Task brief.
Nothing outside the stretch should be returned: give exactly the lines from the line containing "Write the FreeCAD" through the line containing "RIDGE_SUNK = 0.1", including both.

Given data.
.....

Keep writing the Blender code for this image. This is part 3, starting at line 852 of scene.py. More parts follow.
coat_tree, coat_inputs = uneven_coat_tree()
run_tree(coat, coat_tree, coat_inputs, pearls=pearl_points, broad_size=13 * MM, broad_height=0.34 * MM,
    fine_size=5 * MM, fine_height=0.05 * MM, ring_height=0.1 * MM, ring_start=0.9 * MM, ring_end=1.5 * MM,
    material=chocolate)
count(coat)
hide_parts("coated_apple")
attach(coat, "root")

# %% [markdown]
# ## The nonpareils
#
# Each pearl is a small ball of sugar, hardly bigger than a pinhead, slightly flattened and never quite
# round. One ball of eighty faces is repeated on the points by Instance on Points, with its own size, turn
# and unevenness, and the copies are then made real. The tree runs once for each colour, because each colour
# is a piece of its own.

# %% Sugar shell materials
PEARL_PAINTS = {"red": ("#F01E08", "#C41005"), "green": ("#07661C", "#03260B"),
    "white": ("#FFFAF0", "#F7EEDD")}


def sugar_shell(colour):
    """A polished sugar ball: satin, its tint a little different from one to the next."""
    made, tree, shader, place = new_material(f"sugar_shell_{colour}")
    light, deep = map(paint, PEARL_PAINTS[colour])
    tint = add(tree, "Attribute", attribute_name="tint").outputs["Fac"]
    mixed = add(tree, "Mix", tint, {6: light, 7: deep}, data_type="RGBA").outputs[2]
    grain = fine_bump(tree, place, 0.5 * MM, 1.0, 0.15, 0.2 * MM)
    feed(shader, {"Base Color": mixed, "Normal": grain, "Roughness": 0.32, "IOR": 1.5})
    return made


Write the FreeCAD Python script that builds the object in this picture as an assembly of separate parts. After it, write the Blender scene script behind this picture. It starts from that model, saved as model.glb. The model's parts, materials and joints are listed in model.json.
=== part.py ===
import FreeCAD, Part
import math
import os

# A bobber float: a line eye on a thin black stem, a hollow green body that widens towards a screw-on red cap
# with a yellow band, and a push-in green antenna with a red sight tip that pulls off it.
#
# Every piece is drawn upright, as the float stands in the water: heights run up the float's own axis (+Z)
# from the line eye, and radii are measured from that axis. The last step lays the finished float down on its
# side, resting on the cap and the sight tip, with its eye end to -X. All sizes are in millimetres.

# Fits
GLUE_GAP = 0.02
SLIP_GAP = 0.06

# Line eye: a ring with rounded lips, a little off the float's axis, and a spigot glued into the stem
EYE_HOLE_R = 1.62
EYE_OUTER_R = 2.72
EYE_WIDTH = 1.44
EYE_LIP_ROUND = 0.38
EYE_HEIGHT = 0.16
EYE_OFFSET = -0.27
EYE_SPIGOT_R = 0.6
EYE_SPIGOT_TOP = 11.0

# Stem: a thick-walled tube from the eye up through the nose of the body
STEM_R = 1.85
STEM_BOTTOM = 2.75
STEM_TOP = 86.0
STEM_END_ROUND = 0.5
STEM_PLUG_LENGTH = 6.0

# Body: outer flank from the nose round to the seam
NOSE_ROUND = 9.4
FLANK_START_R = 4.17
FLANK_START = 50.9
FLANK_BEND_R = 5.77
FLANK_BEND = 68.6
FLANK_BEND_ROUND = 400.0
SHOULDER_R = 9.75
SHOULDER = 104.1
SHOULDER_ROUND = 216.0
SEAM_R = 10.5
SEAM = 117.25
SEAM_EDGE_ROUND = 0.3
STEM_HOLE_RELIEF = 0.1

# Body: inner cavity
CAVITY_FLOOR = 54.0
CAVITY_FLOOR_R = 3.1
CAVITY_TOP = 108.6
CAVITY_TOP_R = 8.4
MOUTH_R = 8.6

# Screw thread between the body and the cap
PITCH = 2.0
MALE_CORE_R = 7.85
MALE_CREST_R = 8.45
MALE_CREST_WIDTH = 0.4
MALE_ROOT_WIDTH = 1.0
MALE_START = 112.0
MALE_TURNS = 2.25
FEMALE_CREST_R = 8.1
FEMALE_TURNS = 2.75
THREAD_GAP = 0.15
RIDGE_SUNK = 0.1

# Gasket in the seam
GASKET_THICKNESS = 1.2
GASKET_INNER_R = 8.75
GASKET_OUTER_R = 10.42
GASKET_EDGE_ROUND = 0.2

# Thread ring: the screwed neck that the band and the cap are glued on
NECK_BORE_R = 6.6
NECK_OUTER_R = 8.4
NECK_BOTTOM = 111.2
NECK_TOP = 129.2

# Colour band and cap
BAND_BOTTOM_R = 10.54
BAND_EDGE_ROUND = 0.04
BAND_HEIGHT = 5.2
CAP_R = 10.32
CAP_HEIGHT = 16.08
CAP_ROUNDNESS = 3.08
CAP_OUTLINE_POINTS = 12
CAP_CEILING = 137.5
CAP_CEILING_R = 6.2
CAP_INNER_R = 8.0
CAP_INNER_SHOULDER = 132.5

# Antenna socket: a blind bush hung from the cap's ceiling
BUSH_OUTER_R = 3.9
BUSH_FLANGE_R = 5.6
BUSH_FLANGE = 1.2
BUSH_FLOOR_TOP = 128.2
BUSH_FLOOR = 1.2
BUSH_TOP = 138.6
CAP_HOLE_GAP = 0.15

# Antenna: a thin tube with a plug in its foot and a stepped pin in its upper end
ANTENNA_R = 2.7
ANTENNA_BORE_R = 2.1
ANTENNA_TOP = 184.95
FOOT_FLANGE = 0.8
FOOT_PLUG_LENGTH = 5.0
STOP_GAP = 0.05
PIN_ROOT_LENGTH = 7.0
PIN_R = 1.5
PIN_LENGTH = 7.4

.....

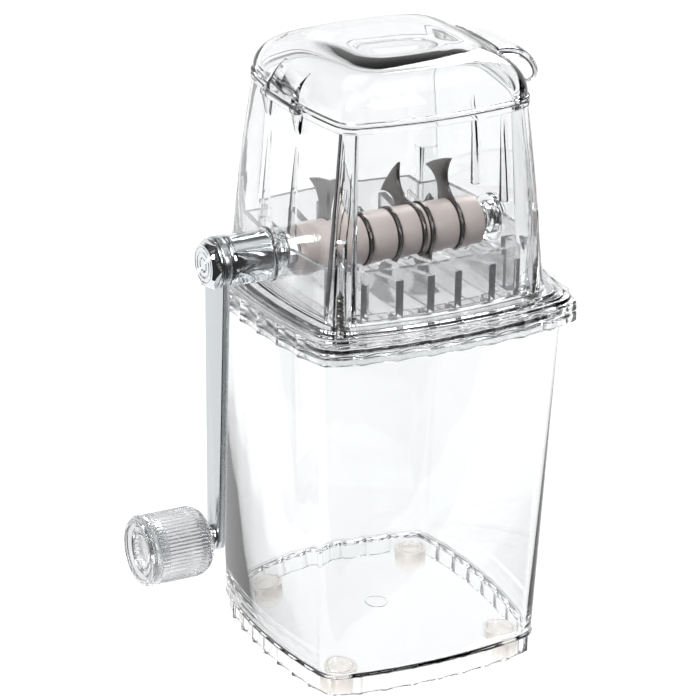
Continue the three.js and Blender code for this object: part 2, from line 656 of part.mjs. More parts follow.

.....

Problem solution.
Write the FreeCAD Python script that builds the object in this picture as an assembly of separate parts. After it, write the Blender scene script behind this picture. It starts from that model, saved as model.glb. The model's parts, materials and joints are listed in model.json.
=== part.py ===
import FreeCAD, Part
import math
import os

# A bobber float: a line eye on a thin black stem, a hollow green body that widens towards a screw-on red cap
# with a yellow band, and a push-in green antenna with a red sight tip that pulls off it.
#
# Every piece is drawn upright, as the float stands in the water: heights run up the float's own axis (+Z)
# from the line eye, and radii are measured from that axis. The last step lays the finished float down on its
# side, resting on the cap and the sight tip, with its eye end to -X. All sizes are in millimetres.

# Fits
GLUE_GAP = 0.02
SLIP_GAP = 0.06

# Line eye: a ring with rounded lips, a little off the float's axis, and a spigot glued into the stem
EYE_HOLE_R = 1.62
EYE_OUTER_R = 2.72
EYE_WIDTH = 1.44
EYE_LIP_ROUND = 0.38
EYE_HEIGHT = 0.16
EYE_OFFSET = -0.27
EYE_SPIGOT_R = 0.6
EYE_SPIGOT_TOP = 11.0

# Stem: a thick-walled tube from the eye up through the nose of the body
STEM_R = 1.85
STEM_BOTTOM = 2.75
STEM_TOP = 86.0
STEM_END_ROUND = 0.5
STEM_PLUG_LENGTH = 6.0

# Body: outer flank from the nose round to the seam
NOSE_ROUND = 9.4
FLANK_START_R = 4.17
FLANK_START = 50.9
FLANK_BEND_R = 5.77
FLANK_BEND = 68.6
FLANK_BEND_ROUND = 400.0
SHOULDER_R = 9.75
SHOULDER = 104.1
SHOULDER_ROUND = 216.0
SEAM_R = 10.5
SEAM = 117.25
SEAM_EDGE_ROUND = 0.3
STEM_HOLE_RELIEF = 0.1

# Body: inner cavity
CAVITY_FLOOR = 54.0
CAVITY_FLOOR_R = 3.1
CAVITY_TOP = 108.6
CAVITY_TOP_R = 8.4
MOUTH_R = 8.6

# Screw thread between the body and the cap
PITCH = 2.0
MALE_CORE_R = 7.85
MALE_CREST_R = 8.45
MALE_CREST_WIDTH = 0.4
MALE_ROOT_WIDTH = 1.0
MALE_START = 112.0
MALE_TURNS = 2.25
FEMALE_CREST_R = 8.1
FEMALE_TURNS = 2.75
THREAD_GAP = 0.15
RIDGE_SUNK = 0.1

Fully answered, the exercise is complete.